Asked why he didn't recapitalize the business, Cohen replies, "It wasn't necessary." As for Bingham's proposal to convert CPI's debt to equity, Cohen says, "I don't remember the discussion."

As the company lay mired in the red, its bank, growing nervous, sought a personal guarantee from Cohen for the company's $250,000 line of credit. Cohen, unwilling to invest further in CPI, resisted. In one standoff, Bingham recalls, Cohen agreed to sign but then delayed. Bingham asked him, "Are you prepared to let the company go bankrupt?" Cohen replied that "he'd rather step up and pay off the loan out of the goodness of his heart than feel obligated to do it," according to Bingham. Cohen denies making the remark.

Cohen didn't pay off the loan, but he countered with another proposal, says Bingham: to guarantee the line of credit if CPI signed over the Rainforest Crunch trademark to him.
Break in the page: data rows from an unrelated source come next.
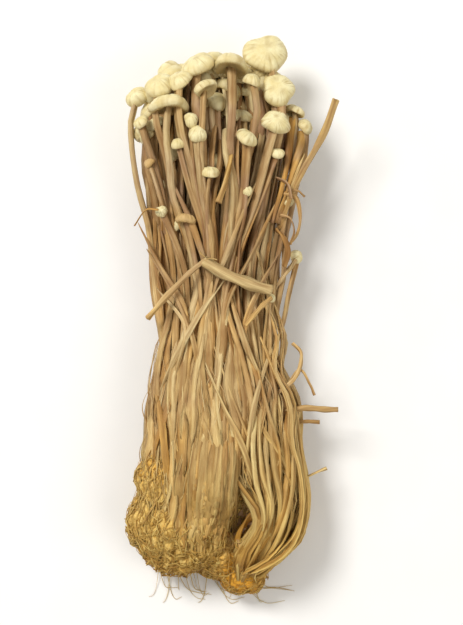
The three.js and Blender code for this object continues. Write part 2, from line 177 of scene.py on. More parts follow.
def hollow_share(at):
    """How deep in the hollow each point is, between 0 and 1."""
    (x, y), wide, _ = HOLLOW
    return near(at, ((x, wide), (y, wide)))


root_block = joined("root_block", [lump(middle, half) for middle, half in LUMPS])
remesh = root_block.modifiers.new("one skin", "REMESH")
remesh.mode = "VOXEL"
remesh.voxel_size = SKIN_GRID * MM
apply_all(root_block)
at = bunch_mm(points_of(root_block.data))
sunk = points_of(root_block.data)
sunk[:, 2] -= HOLLOW[2] * MM * hollow_share(at) * (at[:, 2] > LEAST_SUNK)
set_points(root_block.data, sunk)
smooth_skin = points_of(root_block.data)
roughen(root_block, "lumps", 4.2, 2.4, layers=2)
roughen(root_block, "clots", 1.5, 1.2, layers=3)
apply_all(root_block)
combed = np.clip((at[:, 1] - COMBED_FROM) / (COMBED_TO - COMBED_FROM), 0, 1)
grain = []
for (x, y, z), straight in zip(at, combed):
    bend = 1.6 * noise.noise((0.2 * x, 0.16 * y, 0.2 * z))
    threads = noise.noise((1.7 * x + 2 * bend, 0.2 * y, 1.7 * z))
    threads += 0.5 * noise.noise((3.6 * x + 3 * bend, 0.3 * y, 3.6 * z))
    wool = noise.noise((1.3 * x + 3 * bend, 0.7 * y + 2 * bend, 1.3 * z))
    wool += 0.6 * noise.noise((3 * x, 2 * y + 2 * bend, 3 * z))
    grain.append(straight * threads * 0.75 + (1 - straight) * wool * 0.85)
combed_skin = points_of(root_block.data) + normals_of(root_block.data) * (np.array(grain) * MM)[:, None]
toe = toe_share(at)[:, None]
set_points(root_block.data, combed_skin * (1 - TOE_SMOOTH * toe) + smooth_skin * TOE_SMOOTH * toe)


def keep_value(mesh, name, values):
    """Stores one number for each point, for the finish to read."""
    layer = mesh.attributes.new(name, "FLOAT", "POINT")
    layer.data.foreach_set("value", np.asarray(values, dtype=np.float32).ravel())


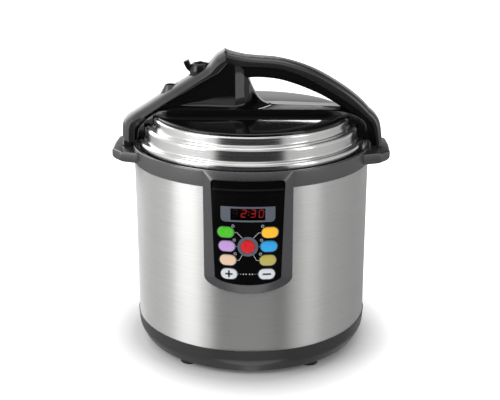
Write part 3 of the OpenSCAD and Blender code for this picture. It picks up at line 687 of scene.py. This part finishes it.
RING_TOP = 255.0
RING_OUT = 146.2
ring_outline = rounded([
    (RING_OUT, 236), (RING_OUT, RING_TOP, 1.4), (142.6, RING_TOP, 0.7), (142.6, 246), (143.4, 246),
    (143.4, 241), (145, 239), (145, 236)
], 5)
EAR_TOP, EAR_LOW, EAR_REACH = 250.0, 237.0, 170.8
EAR_ROOT_RADIUS = 145.6
ear_plan = rounded([
    (132, 51), (157.4, 45.6, 3.5), (169.6, 30, 4.5), (EAR_REACH, 0), (169.6, -30, 4.5), (157.4, -45.6, 3.5)
] + [(132, y) for y in (-51, -40, -30, -20, -10, 0, 10, 20, 30, 40)])
ear_levels = [(EAR_LOW, 3.4), (EAR_LOW + 1.2, 2.2), (EAR_LOW + 3.6, 0.3), (EAR_LOW + 5, 0),
              (EAR_TOP - 2.2, 0), (EAR_TOP - 0.8, 0.4), (EAR_TOP - 0.2, 1.2), (EAR_TOP, 2.4)]


def clear_of_lid(v):
    """Keeps the root of a side handle inside the ring's wall."""
    radius = math.hypot(v.x, v.y)
    if radius < EAR_ROOT_RADIUS:
        return Vector((v.x * EAR_ROOT_RADIUS / radius, v.y * EAR_ROOT_RADIUS / radius, v.z))
    return v


ear = placed(slab(ear_plan, ear_levels), clear_of_lid)
mirrored_ear = ([(-x, y, z) for x, y, z in ear[0]], [tuple(reversed(f)) for f in ear[1]])
make_piece("top_ring_and_ears", *joined(lathe(ring_outline), ear, mirrored_ear),
           LOOKS["ring_plastic"], "root", "body_plastic", ["top_ring"])


# ---------- control panel ----------

BEZEL_RADIUS = 150.5
FACE_RADIUS = 150.1
TOP_STEPS, CORNER_STEPS, SIDE_STEPS, BOTTOM_STEPS = 24, 4, 8, 28


def on_cylinder(x, z, radius):
    """The point at X and Z on the front of an upright cylinder round the object's axis."""
    return (x, -math.sqrt(radius * radius - x * x), z)


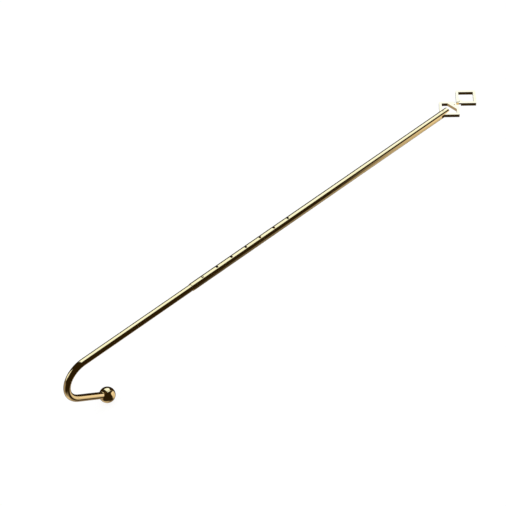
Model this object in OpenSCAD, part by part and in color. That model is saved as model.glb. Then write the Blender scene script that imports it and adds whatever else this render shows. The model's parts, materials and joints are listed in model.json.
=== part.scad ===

As Bingham recounts the story, he turned Cohen down, since the trademark was the only thing of value that CPI owned. Cohen says that he has no recollection of making such an offer.

Whatever actually went on behind the scenes, Cohen finally relented and agreed to personally guarantee the line of credit. That, in effect, made him the banker to CPI, which gave him the advantage of being a secured creditor of the company in the event of bankruptcy. Nonetheless, Cohen invested no new funds in CPI. "I didn't want to put more money into the business," he says. "It wasn't necessary." He adds that he had already paid by his own sweat. "It should be noted that I wasn't compensated for the hundreds of hours of work I put into CPI."